We hereby consent to the filing of this opinion with the Commission as Exhibit 5.1 to the Company’s Current Report on Form 8-K and to its incorporation into the Registration Statement. We also consent to the reference to our firm under the heading “Legal Matters” in the Prospectus Supplement constituting part of the Registration Statement. In giving this consent, we do not thereby admit that we are in the category of persons whose consent is required under Section 7 of the Securities Act or the rules and regulations of the Commission.
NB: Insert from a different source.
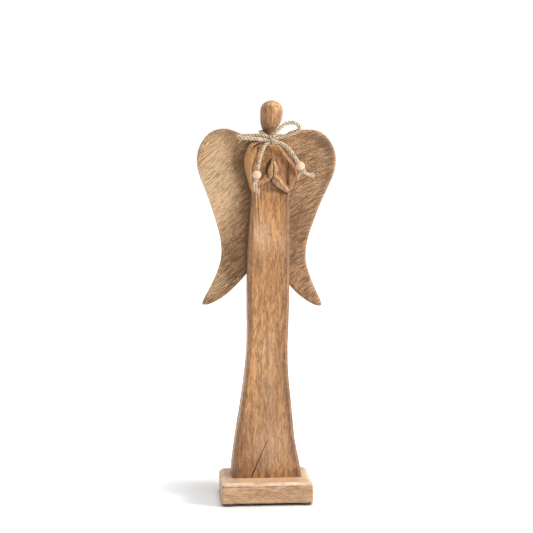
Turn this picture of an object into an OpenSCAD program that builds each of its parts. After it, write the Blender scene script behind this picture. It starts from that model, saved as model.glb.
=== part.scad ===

We do not find it necessary for the purposes of this opinion, and accordingly we do not purport to cover herein, the application of the securities or “blue sky” laws of the various states to the sale of the Depositary Shares, the Preferred Stock or the Common Stock.


LOGO

The Boeing Company

October 31, 2024

Page 3

 

This opinion is limited to the specific issues addressed herein, and no opinion may be inferred or implied beyond that expressly stated herein. This opinion is limited to the laws, including the rules and regulations, as in effect on the date hereof, which laws are subject to change with possible retroactive effect. We assume no obligation to revise or supplement this opinion should the present laws of the State of New York or the General Corporation Law of the State of Delaware be changed by legislative action, judicial decision or otherwise.

This opinion is furnished to you in connection with the filing of the Company’s Current Report on Form 8-K, which is incorporated into the Registration Statement, and in accordance with the requirements of Item 601(b)(5) of Regulation S-K promulgated under the Securities Act, and is not to be used, circulated, quoted or otherwise relied upon for any other purpose.